La terra dell’abbastanza (2018) dei fratelli D’Innocenzo dà voce alle loro esperienze e alle loro prospettive non sempre rosee. I film contemporanei, di certo, giocano un ruolo cruciale nel ridefinire il ruolo della donna all’interno di complesse dinamiche sociali, contribuendo a sfidare e trasformare gli stereotipi di genere. Diciamocelo: il cinema contemporaneo ha la possibilità di essere un potente catalizzatore di consapevolezza, stimolando a esplorare la vita in tutte le sue sfaccettature, con la speranza di un futuro più inclusivo.

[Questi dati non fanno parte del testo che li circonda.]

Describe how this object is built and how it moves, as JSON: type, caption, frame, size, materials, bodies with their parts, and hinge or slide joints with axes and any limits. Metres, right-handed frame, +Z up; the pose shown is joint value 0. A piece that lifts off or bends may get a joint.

Concludendo, siamo di fronte al futuro con una mescolanza di entusiasmo e preoccupazione, consapevoli che il nostro destino è intrecciato con le trame degli schermi che si svelano davanti a noi. Sebbene l’intelligenza artificiale prometta nuovi mondi e nuove possibilità, ci troviamo a dover bilanciare l’innovazione con il rispetto per l’essenza stessa dell’arte cinematografica.

La sfida sta nel non perdere di vista il cuore pulsante del cinema, quello che va oltre le righe di codici e algoritmi:per non smarrire l’essenza dell’individuo, la cui mente e genialità non devono essere messe in discussione ma al contrario rimanere il fulcro della creazione di opere cinematografiche. Il cinema del futuro sarà plasmato dalle nostre scelte di oggi. Ed è anche attraverso l’educazione al cinema che possiamo sperare di preservare e tramandare la sua magia intrinseca, trasmettendo alle generazioni future un patrimonio culturale che vada oltre le frontiere temporali. In questo viaggio senza tempo, i film devono assolutamente continuare a connetterci, diventando una forza trainante per la trasformazione sociale, una luce guida nel buio della nostra evoluzione. Un eterno invito a riflettere, emozionarci e sognare.